▸ Input for this task
________________
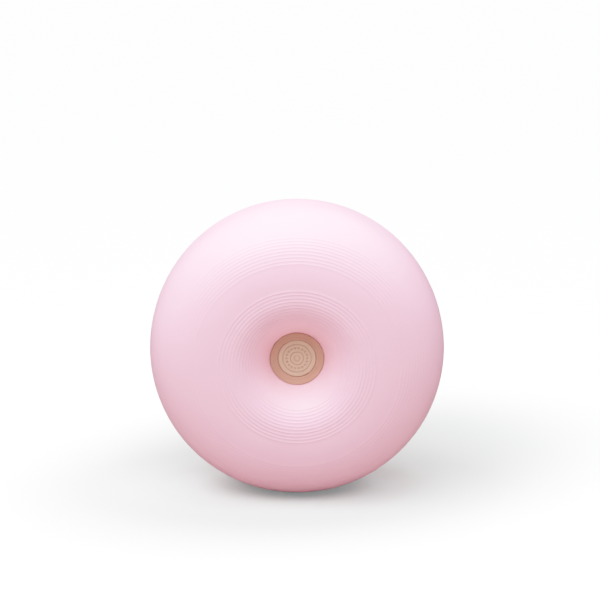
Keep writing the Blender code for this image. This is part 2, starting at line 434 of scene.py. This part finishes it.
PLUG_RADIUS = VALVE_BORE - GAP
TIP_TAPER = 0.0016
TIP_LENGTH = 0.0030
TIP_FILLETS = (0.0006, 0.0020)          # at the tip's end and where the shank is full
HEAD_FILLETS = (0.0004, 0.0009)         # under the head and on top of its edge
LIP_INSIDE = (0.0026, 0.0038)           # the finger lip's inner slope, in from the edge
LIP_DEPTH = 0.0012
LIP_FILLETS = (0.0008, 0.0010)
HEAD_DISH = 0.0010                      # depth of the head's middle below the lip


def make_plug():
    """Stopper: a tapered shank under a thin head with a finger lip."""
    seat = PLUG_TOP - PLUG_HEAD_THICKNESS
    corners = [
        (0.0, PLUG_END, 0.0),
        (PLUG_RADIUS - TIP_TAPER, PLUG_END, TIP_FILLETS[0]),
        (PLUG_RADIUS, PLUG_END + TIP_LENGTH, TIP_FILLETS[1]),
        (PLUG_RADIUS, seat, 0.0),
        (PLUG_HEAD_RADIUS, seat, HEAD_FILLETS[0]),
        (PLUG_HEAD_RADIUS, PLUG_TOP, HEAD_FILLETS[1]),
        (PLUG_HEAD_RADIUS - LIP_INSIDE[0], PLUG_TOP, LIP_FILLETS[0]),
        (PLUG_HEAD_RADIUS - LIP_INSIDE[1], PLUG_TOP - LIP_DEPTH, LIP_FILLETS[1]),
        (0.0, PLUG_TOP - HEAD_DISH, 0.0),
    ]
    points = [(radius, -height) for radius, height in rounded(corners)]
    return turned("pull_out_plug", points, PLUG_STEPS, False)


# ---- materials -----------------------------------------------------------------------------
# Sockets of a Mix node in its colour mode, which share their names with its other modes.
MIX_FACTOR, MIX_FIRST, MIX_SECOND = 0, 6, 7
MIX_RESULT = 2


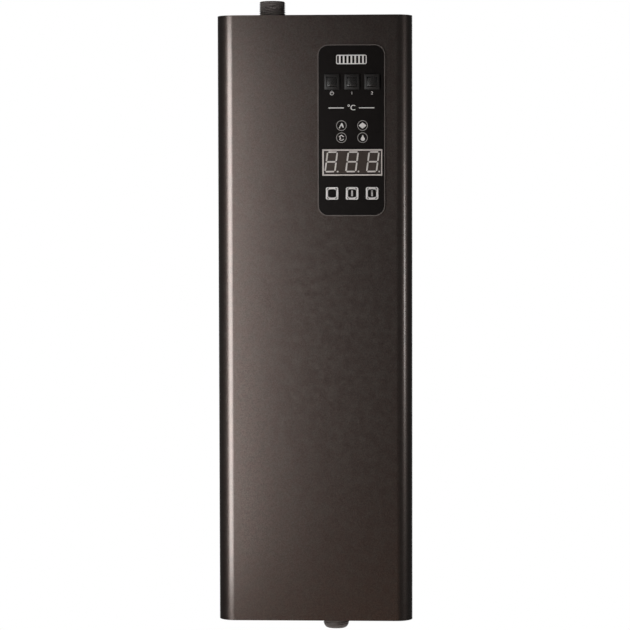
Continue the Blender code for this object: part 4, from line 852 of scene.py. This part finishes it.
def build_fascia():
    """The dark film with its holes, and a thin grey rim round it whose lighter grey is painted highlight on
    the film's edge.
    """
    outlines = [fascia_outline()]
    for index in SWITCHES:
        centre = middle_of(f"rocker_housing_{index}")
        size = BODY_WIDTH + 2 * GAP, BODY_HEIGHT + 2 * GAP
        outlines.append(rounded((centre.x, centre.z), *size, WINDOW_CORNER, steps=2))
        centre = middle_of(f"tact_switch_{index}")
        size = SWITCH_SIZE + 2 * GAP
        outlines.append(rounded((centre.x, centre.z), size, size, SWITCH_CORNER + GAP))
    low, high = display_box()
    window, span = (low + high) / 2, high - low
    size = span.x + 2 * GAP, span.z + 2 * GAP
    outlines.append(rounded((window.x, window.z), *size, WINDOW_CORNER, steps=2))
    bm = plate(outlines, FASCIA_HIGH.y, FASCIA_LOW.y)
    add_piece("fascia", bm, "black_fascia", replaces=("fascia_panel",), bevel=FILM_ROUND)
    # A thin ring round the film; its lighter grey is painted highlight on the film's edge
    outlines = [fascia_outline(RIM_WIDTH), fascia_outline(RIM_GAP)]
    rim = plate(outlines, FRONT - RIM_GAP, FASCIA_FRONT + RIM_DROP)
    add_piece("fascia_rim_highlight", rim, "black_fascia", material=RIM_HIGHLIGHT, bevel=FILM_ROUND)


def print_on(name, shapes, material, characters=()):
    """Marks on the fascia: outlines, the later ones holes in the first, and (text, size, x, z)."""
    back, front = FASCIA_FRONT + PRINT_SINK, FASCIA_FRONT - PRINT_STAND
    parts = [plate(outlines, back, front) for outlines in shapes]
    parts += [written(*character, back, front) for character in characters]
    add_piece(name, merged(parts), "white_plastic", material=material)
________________
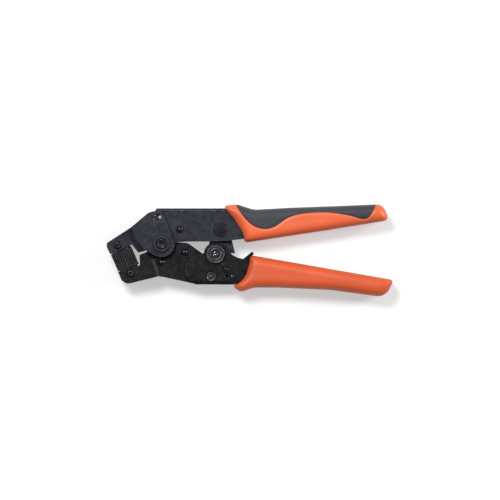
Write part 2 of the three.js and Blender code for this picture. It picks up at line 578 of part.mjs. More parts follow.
________________
▸ Exercise
Which lines above contain the word "from"? Copy each of them.

▸ Written solution
LIP_INSIDE = (0.0026, 0.0038)           # the finger lip's inner slope, in from the edge
Continue the Blender code for this object: part 4, from line 852 of scene.py. This part finishes it.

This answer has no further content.